Of course, she writes repeatedly, Cavalli-Sforza and Reich are not racists and their intentions are good, but their research could be misappropriated. The idea that it could help demolish the very racial prejudices she is fighting unfortunately does not seem to have much currency with her. In my opinion, in her fervour, she unfairly casts a shadow on the research and reputation of these scholars. I think it is a pity that Saini leaves unexamined the question of how best to interpret these findings and prevent them from being misappropriated, instead conflating them with the larger target she is aiming for: debunking race science.

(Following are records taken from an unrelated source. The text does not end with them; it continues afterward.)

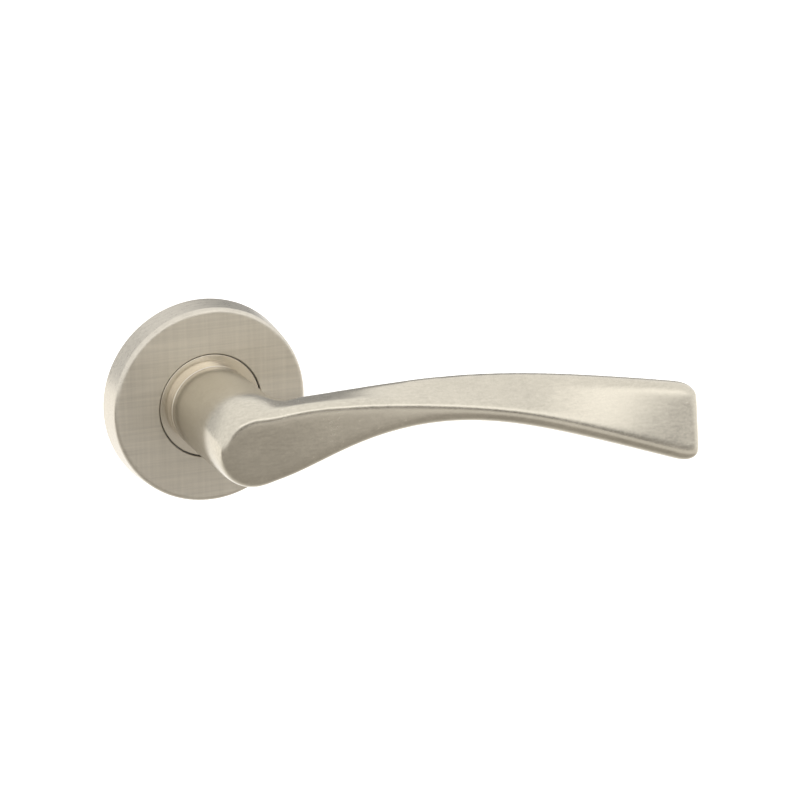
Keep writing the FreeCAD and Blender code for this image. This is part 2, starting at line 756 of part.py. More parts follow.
def fixing_lugs():
    """Two threaded sleeves seated in the base, each with a screw in front and a bolt behind."""
    outline_r = (LUG_R + LUG_BORE_R) / 2
    lugs = []
    for x, z in post_spots():
        screw_bore = cyl(LUG_BORE_R, LUG_SEAT_Y - CUT_PAST, LUG_WEB_FRONT_Y, x, z)
        bolt_bore = cyl(LUG_THREAD_R, LUG_WEB_BACK_Y, LUG_LENGTH + CUT_PAST, x, z)
        lug = cyl(LUG_R, LUG_SEAT_Y, LUG_LENGTH, x, z).cut([screw_bore, bolt_bore])
        tip = edges_where(lug, lambda e: in_plane_y(e, LUG_LENGTH) and e.Curve.Radius > outline_r)
        lugs.append(lug.makeChamfer(LUG_CHAMFER, tip))
    return Part.makeCompound(lugs)


def countersunk_screw(x, z, radius, head_r, length, point):
    """A flat-headed screw from the front of the base, with a cross recess and a tapered end."""
    top = BASE_FRONT_Y + HEAD_SINK
    depth = head_r - radius
    taper_y = top + length - point
    head = Part.makeCone(head_r, radius, depth, vec(x, top, z), Y_AXIS)
    shank = cyl(radius, top + depth, taper_y, x, z)
    end = Part.makeCone(radius, radius * POINT_SHARE, point, vec(x, taper_y, z), Y_AXIS)
    recess = cross_recess(x, z, top, RECESS_WIDTH, head_r * RECESS_SPAN, depth * RECESS_DEPTH_SHARE)
    return merged([head, shank, end]).cut(recess).Solids[0]


def lug_screws():
    size = (LUG_SCREW_R, LUG_SCREW_HEAD_R, LUG_SCREW_LENGTH, LUG_SCREW_POINT)
    return Part.makeCompound([countersunk_screw(x, z, *size) for x, z in post_spots()])


def wood_screws():
    size = (WOOD_R, WOOD_HEAD_R, WOOD_LENGTH, WOOD_POINT)
    return Part.makeCompound([countersunk_screw(x, z, *size) for x, z in wood_screw_spots()])


def cover_clips():
    """Bowed leaf springs in the base's edge that grip the inside of the cover."""
    foot_r = BASE_R - CLIP_T
    crown_r = foot_r + CLIP_BOW
    y_mid = (CLIP_FRONT_Y + CLIP_BACK_Y) / 2
    out = vec(CLIP_T, 0, 0)
    start = vec(foot_r, CLIP_FRONT_Y, -CLIP_WIDTH / 2)
    middle = vec(crown_r, y_mid, -CLIP_WIDTH / 2)
    end = vec(foot_r, CLIP_BACK_Y, -CLIP_WIDTH / 2)
    edges = [
        Part.Arc(start, middle, end).toShape(),
        Part.makeLine(end, end + out),
        Part.Arc(end + out, middle + out, start + out).toShape(),
        Part.makeLine(start + out, start),
    ]
    leaf = Part.Face(Part.Wire(edges)).extrude(vec(0, 0, CLIP_WIDTH))
    return Part.makeCompound([turned(leaf, angle) for angle in CLIP_ANGLES])


def door_seal():
    """Rubber ring let into the back of the base."""
    return tube(SEAL_R, SEAL_R - SEAL_T, -SEAL_T + SEAT_GAP, 0)


NODES = {
    "lever_handle": lever_handle,
    "spindle": spindle,
    "spindle_leaf_spring": spindle_leaf_spring,
    "grub_screw": grub_screw,
    "rose_cover": rose_cover,
    "neck_collar": neck_collar,
    "base_plate": base_plate,
    "bearing_bush": bearing_bush,
    "driver_shim": driver_shim,
    "return_spring": return_spring,
    "spring_driver": spring_driver,
    "stop_buffers": stop_buffers,
    "retaining_circlip": retaining_circlip,
    "spring_cover_plate": spring_cover_plate,
    "plate_screws": plate_screws,
    "fixing_lugs": fixing_lugs,
    "lug_screws": lug_screws,
    "wood_screws": wood_screws,
    "cover_clips": cover_clips,
    "door_seal": door_seal,
}

os.makedirs("parts", exist_ok=True)
for name, make in NODES.items():
    shape = make()
    if not shape.isValid():
        raise SystemExit(name + " is not a valid solid")
    shape.exportStep("parts/" + name + ".step")
    print(name, len(shape.Solids), round(shape.Volume, 1))
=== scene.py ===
import json
import math

import bmesh
import bpy
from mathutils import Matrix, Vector


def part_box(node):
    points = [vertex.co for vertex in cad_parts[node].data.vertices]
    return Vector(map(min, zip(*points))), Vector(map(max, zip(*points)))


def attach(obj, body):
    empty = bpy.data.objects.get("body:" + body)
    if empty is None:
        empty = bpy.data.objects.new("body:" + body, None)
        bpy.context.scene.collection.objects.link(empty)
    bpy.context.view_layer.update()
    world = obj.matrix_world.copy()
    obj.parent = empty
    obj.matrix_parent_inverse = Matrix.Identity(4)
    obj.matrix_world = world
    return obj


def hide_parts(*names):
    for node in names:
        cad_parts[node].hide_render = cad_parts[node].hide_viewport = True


# Metres. The door face is y = 0, the front looks along -Y, the lever runs along +X, +Z is up.

# --- camera -------------------------------------------------------------------------
CAMERA_AZIMUTH = -22.2
CAMERA_ELEVATION = 17.75
CAMERA_DISTANCE = 0.8
CAMERA_TARGET = (0.0467, -0.0193, -0.00065)
CAMERA_LENS = 141.5
SENSOR_WIDTH = 36.0

# --- stage --------------------------------------------------------------------------
FLOOR_Z = -0.40
FLOOR_SIZE = 14.0
FLOOR_FADE = (-0.3, 0.5)
FLOOR_GLOW = (0.02, 1.0)
FRONT_RIGHT_FADE = (0.50, 0.90)
FRONT_RIGHT_GLOW = 0.45
FLOOR_COLOUR = (0.37, 0.35, 0.32)
FLOOR_ROUGHNESS = 0.9
TENT_LEVEL = 1.95
# Colours by the height of the direction: 0 is the horizon and 1 is straight up.
TENT_STOPS = (
    (0.00, (0.20, 0.19, 0.18)),
    (0.10, (0.10, 0.095, 0.09)),
    (0.17, (0.30, 0.30, 0.30)),
    (0.26, (1.00, 1.00, 1.00)),
    (0.36, (1.00, 1.00, 1.00)),
    (0.48, (0.63, 0.63, 0.63)),
    (1.00, (0.62, 0.62, 0.62)),
)
TENT_SIDE = (0.64, 0.64, 0.64)
# Where the front bands and the dim back begin and are full, as the direction's coordinates.
FRONT_X = (-0.35, 0.0)
FRONT_Y = (-0.3, -0.75)
BACK_DIM = 0.38
BACK_RIGHT_DIM = 0.3
BACK_X = (-0.25, 0.15)
BACK_Y = (0.6, 0.85)
BACK_Z = (0.62, 0.42)

# --- finishes: base colours as linear values ----------------------------------------
NICKEL = (0.56, 0.52, 0.437)
BRUSHED_NICKEL = (0.66, 0.615, 0.53)
TURNED_NICKEL = (0.70, 0.645, 0.55)
ZINC_CASTING = (0.42, 0.43, 0.44)
ZINC_PLATE = (0.66, 0.67, 0.66)
SPRING_STEEL = (0.20, 0.19, 0.18)
BLACK_OXIDE = (0.06, 0.06, 0.065)
NYLON = (0.78, 0.77, 0.70)
RUBBER = (0.025, 0.025, 0.027)

# --- lever skin: the casting's corners are linished soft in front of the neck -------
SKIN_GRAIN = 0.00037
SKIN_MERGE = 1e-6
EVEN_FROM_Y = -0.0105
EVEN_PASSES = 4
SOFT_FROM_Y = -0.024
SOFT_STEP_Y = -0.0001
SOFT_PASSES = 60
SOFT_FACTOR = 0.5
SHARP_ANGLE = math.radians(35)

# --- screw threads: places and sizes of the CAD screws ------------------------------
LUG_SPOTS = ((-0.019, 0.0), (0.019, 0.0))
WOOD_SPOTS = ((0.0, -0.0195), (0.0, 0.0195))
PLATE_SCREW_REACH = 0.0176 / math.sqrt(2)
PLATE_CORNERS = ((-1, -1), (-1, 1), (1, -1), (1, 1))
PLATE_SPOTS = tuple((x * PLATE_SCREW_REACH, z * PLATE_SCREW_REACH) for x, z in PLATE_CORNERS)
THREAD_SIDES = 40
THREAD_RIDGE_SIDES = 4
THREAD_RIDGE_SHARE = 0.2
# Piece name, its CAD node, the (x, z) spots, head depth, radius, plain tail and pitch.
THREADS = (
    ("wood_screw_threads", "wood_screws", WOOD_SPOTS, 0.006, 0.00165, 0.0042, 0.0016),
    ("plate_screw_threads", "plate_screws", PLATE_SPOTS, 0.0010, 0.00088, 0.0003, 0.0004),
    ("lug_screw_threads", "lug_screws", LUG_SPOTS, 0.0018, 0.00146, 0.0009, 0.0005),
)

# --- surface patterns ---------------------------------------------------------------
# Each noise pattern's detail and roughness. Every noise averages NOISE_MEAN.
NOISE_MEAN = 0.5
GRAIN_NOISE = (3.0, 0.7)
GRAIN_LINE_NOISE = (2.0, 0.6)
CLOUD_NOISE = (3.0, 0.5)
BRUSH_NOISE = (3.0, 0.65)
CROSSING_NOISE = (2.0, 0.6)
CROSSING_SHARE = 0.5
RING_NOISE = (2.0, 0.6)

# Painted rim shade and polish start and are full at these distances from the axis; none where they
# are far out.
NO_RIM_SHADE_AND_POLISH = (1.0, 1.1)
ROSE_RIM_SHADE_AND_POLISH = (0.0243, 0.0251)
COLLAR_RIM_SHADE_AND_POLISH = (0.0131, 0.01345)
RIM_PATCH_SCALE = 300.0
RIM_PATCH_DETAIL = 2.0
RIM_WOBBLE = 0.0002
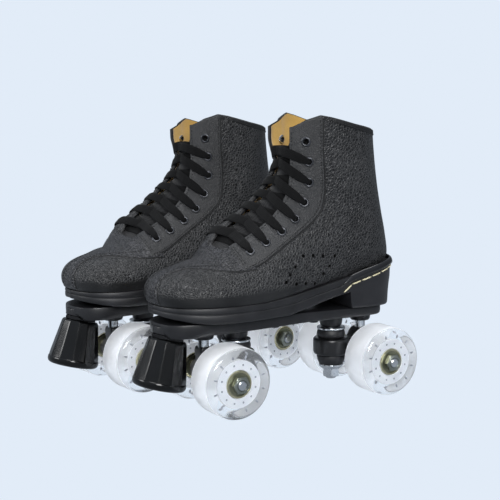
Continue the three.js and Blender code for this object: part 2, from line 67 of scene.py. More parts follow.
FEATHER = np.array([[-110, 112.5], [-92, 109.5], [-48, 101.5], [-20, 96], [10, 91], [40, 88.5], [130, 88.5]], float)
CUFF = np.array([[-100, 220], [-84, 221], [-50, 227.5], [-26, 233.5], [-16.5, 235.3], [-6, 231.5], [1.2, 226], [14, 226]], float)
SOLE = np.array([[119.6, 80.4, 4.0], [118.0, 79.8, 13.5], [113.6, 78.8, 22.5], [106.0, 77.2, 30.0], [97.0, 75.9, 35.6],
    [86.0, 74.8, 39.4], [72.0, 74.8, 41.6], [55.0, 74.8, 41.0], [36.0, 74.8, 38.0], [14.0, 74.8, 34.4], [-6.0, 78.6, 31.6],
    [-26.0, 83.4, 30.2], [-47.6, 87.6, 30.0], [-49.6, 73.6, 30.0], [-68.0, 73.2, 30.2], [-82.0, 73.0, 28.2],
    [-92.0, 72.8, 23.4], [-97.4, 72.8, 16.6], [-101.6, 80.0, 4.0]])
PLATE = np.array([[118.4, 66.0, 74.2, 9.0], [115.5, 62.8, 74.3, 17.5], [108.0, 62.7, 74.4, 24.0], [97.0, 62.9, 74.5, 28.0],
    [86.0, 64.4, 74.5, 29.8], [60.0, 64.6, 74.5, 30.4], [30.0, 65.0, 74.5, 29.0], [0.0, 65.4, 74.3, 27.4],
    [-30.0, 65.2, 73.6, 26.6], [-60.0, 64.8, 72.9, 26.6], [-80.0, 64.6, 72.6, 23.4], [-86.5, 65.0, 72.5, 16.0]])
EYELETS = [[-9.3, 20.7, 214.5], [-10.4, 22.5, 198.1], [-9.9, 23.0, 181.2], [-4.8, 23.9, 165.1], [3.4, 22.6, 151.6],
    [15.7, 20.9, 141.1], [29.7, 19.8, 132.2], [43.9, 18.8, 124.6]]
VENTS = [[0.8, 122.2], [-8.5, 121.7], [-18.1, 121.0], [-29.9, 120.1], [9.4, 114.1], [15.3, 108.0], [19.6, 102.3],
    [9.1, 100.1], [-0.5, 99.2], [-10.7, 98.3], [-18.7, 106.0], [-24.5, 111.7]]
WHEEL_R, HALF_TRACK, HALF_WHEELBASE, AXLE_TIP = 29.0, 37.5, 73.1, 57.7
KINGPIN_X, PIVOT_X = 47.0, 77.5
STOP_TOP, STOP_TILT, STOP_H = (109.3, 60.0), math.radians(13.4), 39.8
RIGHT_OFFSET, RIGHT_TURN = (30.8, -121.8), math.radians(5.5)

lo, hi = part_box("left_front_outer_wheel")
SH = np.array([73.1, 37.5, 29.0]) - (np.array(lo) + np.array(hi)) * 500.0
SH[2] = 0.0
CT, ST = math.cos(RIGHT_TURN), math.sin(RIGHT_TURN)


def to_row(p, side):
    """Skate millimetres to the row frame in metres."""
    p = np.array(p, float)
    if side == "right":
        x, y = p[..., 0], -p[..., 1]
        p = np.stack([CT * x - ST * y + RIGHT_OFFSET[0], ST * x + CT * y + RIGHT_OFFSET[1], p[..., 2]], -1)
    return (p - SH) / 1000.0


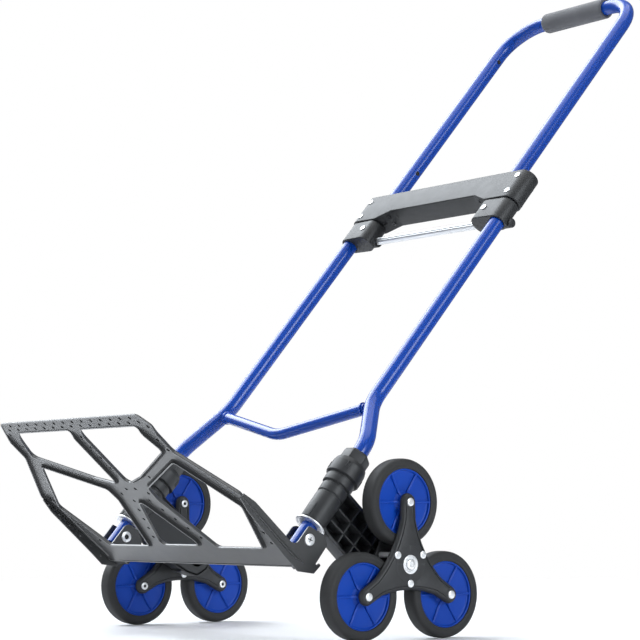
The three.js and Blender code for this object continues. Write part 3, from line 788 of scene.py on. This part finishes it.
bm.to_mesh(toe_plate.data)
bm.free()

for label, s in SIDES:
    place = ON_FRAME @ at(s * LEG_X, 0, HINGE_Z) @ towards(s)
    headed(f"hinge_bolt_{label}", "load_plate", place, 7.8, 2.1, 18.6, 5, socket=0.45, cross=True)
    foot = PLATE_TOP + 0.3
    block = rounded([(18, foot), (31, foot), (31, -76), (27, -72), (18, -72)], 1.5, 4)
    heel = Shell().add(plate(block, (), s * LEG_X - 15.2, s * LEG_X + 15.2, 0.8), PLAN_YZ)
    heel.make(f"heel_{label}_fine", BLACK_PLASTIC, "load_plate", ON_FRAME, [f"heel_{label}"],
              "black_plastic")

# ---- wheel brackets, collars and washers --------------------------------------------
# the bracket's outline and its sleeve's profile
BRACKET = [(6, -32), (24, -35), (74, -37), (118, -28), (136, -20), (143, 0), (136, 18), (118, 28),
           (6, 30)]
SLEEVE = [(BORE_R, -35), (17.6, -35), (18, -12), (18, 9), (16.9, 9.8), (16.9, 11.4), (18.4, 12.2),
          (18.6, 24), (17.4, 25), (17.4, 27), (20.4, 27.8), (20.6, 39), (19.4, 39.8), (19.4, 41),
          (23.4, 42), (23.4, 60), (21.4, 66.4), (BORE_R, 66.4)]
# latches round the leg, as (angle, half width, low, high)
LATCHES = ((-123, 4.6, 44, 54), (-40, 2.6, 50, 60), (60, 4.6, 44, 54), (140, 2.6, 50, 60))
WALL_T, WEB_T, RIB_HALF = 4.2, 4, 1.1
COLLAR_R, COLLAR_LOW, COLLAR_TOP, CHAMFER_FROM = 19.4, 66.9, 85.6, 16.4


def round_leg(turn, s):
    """Turns about the leg, in degrees, and mirrors the angle on the left."""
    return Matrix.Rotation(math.radians(turn if s > 0 else 180 - turn), 4, "Z")


for label, s in SIDES:
    leg = ON_FRAME @ at(x=s * LEG_X)
    body = Shell()
    body.add(revolve(soften(SLEEVE, 0.7, True), 64, ring=True))
    # latch frames and their tongues on the wide collar, and lugs low on the sleeve
    for turn, wide, z0, z1 in LATCHES:
        key = round_leg(turn, s) @ at(x=23)
        body.add(bar(-1.2, 1.0, -wide, -wide + 1.3, z0, z1, 0.35), key)
        body.add(bar(-1.2, 1.0, wide - 1.3, wide, z0, z1, 0.35), key)
        body.add(bar(-1.2, 1.0, -wide + 1, wide - 1, z1 - 1.3, z1, 0.35), key)
        body.add(bar(-1.2, 0.6, -wide + 2, wide - 2, z0, z1 - 3, 0.3), key)
    for turn in (-165, -75):
        key = round_leg(turn, s) @ at(x=17.4)
        body.add(bar(-2, 1.4, -4.5, 4.5, -33, -12, 0.7), key)
    low, high = (-11, 14) if s > 0 else (-14, 11)
    outer = rounded(BRACKET, 8)
    body.add(plate(outer, [inset(outer, WALL_T)], low, high, 0.7), PLAN_YZ)
    web_low, web_high = (low, low + WEB_T) if s > 0 else (high - WEB_T, high)
    body.add(plate(inset(outer, 1), (), web_low, web_high, 0.5), PLAN_YZ)
    rib_low, rib_high = (low + 2, high - 0.7) if s > 0 else (low + 0.7, high - 2)
    ribs = [box(y - RIB_HALF, y + RIB_HALF, -33, 27) for y in (40.5, 63.6, 86.7, 109.8)]
    ribs += [box(14, 134, z - RIB_HALF, z + RIB_HALF) for z in (-15.6, 3.4)]
    for rib in ribs:
        body.add(plate(rib, (), rib_low, rib_high, 0.35, 2), PLAN_YZ)
    boss = soften([(5.4, -11), (13, -11), (13, 22.2), (11.8, 23), (5.4, 23)], 0.6, True)
    body.add(revolve(boss, 48, ring=True), at(y=STAR_BACK) @ towards(s))
    body.make(f"wheel_bracket_{label}_fine", BLACK_PLASTIC, f"wheel_bracket_{label}", leg,
              [f"wheel_bracket_{label}"], "black_plastic")

    screw = Shell().add(bolt_head(3.6, 1.6))
    screw.add(revolve([(0, -3), (1.8, -3), (1.8, 0), (0, 0)], 16))
    screw.make(f"bracket_screw_{label}", ZINC, f"wheel_bracket_{label}", leg @ at(s * 8, 54, 29.4),
               (), "zinc")

    collar = Shell()
    verts, faces = plate(rounded(circle(COLLAR_R, 6), 2.2, 4), [round_hole(11.2, n=36)],
                         COLLAR_LOW, COLLAR_TOP, 1.0, 4, hole_soft=0.5)
    for v in verts:     # the top corners are cut back
        if v.z > (COLLAR_LOW + COLLAR_TOP) / 2:
            v.z -= 1.7 * max(0, math.hypot(v.x, v.y) - CHAMFER_FROM)
    collar.add((verts, faces))
    collar.make(f"lock_collar_{label}_fine", BLACK_PLASTIC, "frame", leg, [f"lock_collar_{label}"],
                "black_plastic")
    washer = Shell()
    ring = soften([(11.2, -37.6), (21, -37.6), (21, -35.4), (11.2, -35.4)], 0.5, True)
    washer.add(revolve(ring, 56, ring=True))
    washer.make(f"leg_washer_{label}_fine", ZINC, "frame", leg, [f"leg_washer_{label}"], "zinc")

    axle = Shell()
    axle.add(revolve([(0, -11.2), (5, -11.2), (5, 65), (0, 65)], 28))
    head = soften([(0, 64.8), (6.6, 64.8), (6.6, 66.4), (3.4, 67), (3, 66.2), (0, 66.2)],
                  [0, 0.3, 0.8, 0.2, 0.2, 0])
    axle.add(revolve(head, 32))
    axle.add(plate(rounded(circle(9, 6), 1, 2), (), -18, -11.3, 0.7))      # the nut
    axle.make(f"star_bolt_{label}_fine", ZINC, f"wheel_bracket_{label}",
              leg @ at(y=STAR_BACK) @ towards(s), [f"star_bolt_{label}"], "zinc")

# ---- stars and wheels ---------------------------------------------------------------
STAR_NEAR, STAR_FAR, STUD_REACH = 13.4, 20.4, 20.5
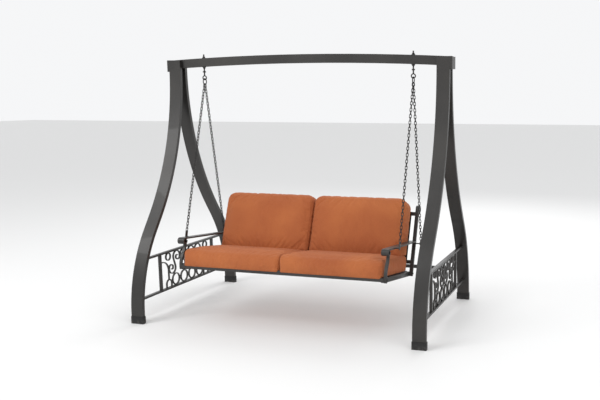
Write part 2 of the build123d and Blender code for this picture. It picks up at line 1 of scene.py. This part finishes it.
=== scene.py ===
"""Garden glider swing: powder-coated stand and bench, chain hangers and boxed cushions."""
import math

import bmesh
import bpy
import numpy as np
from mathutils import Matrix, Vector


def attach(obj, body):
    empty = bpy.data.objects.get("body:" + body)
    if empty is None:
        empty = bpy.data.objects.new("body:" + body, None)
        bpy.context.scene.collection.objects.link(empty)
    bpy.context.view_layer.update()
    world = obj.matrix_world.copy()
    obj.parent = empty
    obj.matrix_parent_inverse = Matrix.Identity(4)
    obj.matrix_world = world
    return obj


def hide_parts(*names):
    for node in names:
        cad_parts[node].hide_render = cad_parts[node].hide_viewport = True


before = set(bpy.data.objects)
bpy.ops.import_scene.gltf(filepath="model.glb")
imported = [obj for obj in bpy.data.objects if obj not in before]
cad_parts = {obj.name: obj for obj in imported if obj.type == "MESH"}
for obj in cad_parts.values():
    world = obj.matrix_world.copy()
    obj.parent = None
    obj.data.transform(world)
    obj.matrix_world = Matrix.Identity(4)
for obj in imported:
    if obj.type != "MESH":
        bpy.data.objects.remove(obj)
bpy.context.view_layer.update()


# Legs: bent rectangular steel tube, powder coated dark bronze.
# The coat is fine orange peel, with a little dust and dulling where rain runs down.
class Socket:
    """An output of a finish's node that takes part in sums as a number does."""

    def __init__(self, finish, output):
        self.finish = finish
        self.output = output

    def sum(self, operation, *values):
        return self.finish.node("ShaderNodeMath", {"operation": operation}, dict(enumerate(values)))

    def __add__(self, other):
        return self.sum("ADD", self, other)

    def __radd__(self, other):
        return self.sum("ADD", other, self)

    def __sub__(self, other):
        return self.sum("SUBTRACT", self, other)

    def __rsub__(self, other):
        return self.sum("SUBTRACT", other, self)

    def __mul__(self, other):
        return self.sum("MULTIPLY", self, other)

    def __rmul__(self, other):
        return self.sum("MULTIPLY", other, self)


class Finish:
    """A material whose shader constants are set by name."""

    def __init__(self, name, **constants):
        self.material = bpy.data.materials.new(name)
        self.material.use_nodes = True
        self.tree = self.material.node_tree
        self.shader = self.tree.nodes["Principled BSDF"]
        for label, value in constants.items():
            self.shader.inputs[label.replace("_", " ")].default_value = value

    def node(self, kind, settings, inputs, output=0):
        node = self.tree.nodes.new(kind)
        for label, value in settings.items():
            setattr(node, label, value)
        for label, value in inputs.items():
            self.feed(node.inputs[label], value)
        return Socket(self, node.outputs[output])

    def feed(self, socket, value):
        if isinstance(value, Socket):
            self.tree.links.new(value.output, socket)
        else:
            socket.default_value = value

    def place(self):
        return self.node("ShaderNodeTexCoord", {}, {}, "Object")

    def noise(self, scale, detail=3.0):
        return self.node("ShaderNodeTexNoise", {}, {"Vector": self.place(), "Scale": scale, "Detail": detail})

    def between(self, factor, low, high):
        return self.node("ShaderNodeMix", {"data_type": "RGBA"}, {0: factor, 6: low, 7: high}, 2)

    def ramp(self, value, low, high):
        limits = {"From Min": low, "From Max": high}
        return self.node("ShaderNodeMapRange", {"clamp": True}, {"Value": value, **limits})

    def relief(self, height, distance, **inputs):
        bump = {"Height": height, "Distance": distance, "Strength": 1.0, **inputs}
        return self.node("ShaderNodeBump", {}, bump)

    def cover(self, names):
        for name in names:
            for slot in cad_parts[name].material_slots:
                slot.material = self.material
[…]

That criticism notwithstanding, there are many strong points in this book. Her probing questions lay bare the often implicit biases many of us still retain. Her own background and experiences bring a much-needed perspective to this subject – one that I would much rather read than that of, say, a white male scientist. And the book is an engrossing read that did not let me go. All this makes Superior a potent condemnation of race science and all its fallacies, even if I did not agree with her categorizing population genetics as such.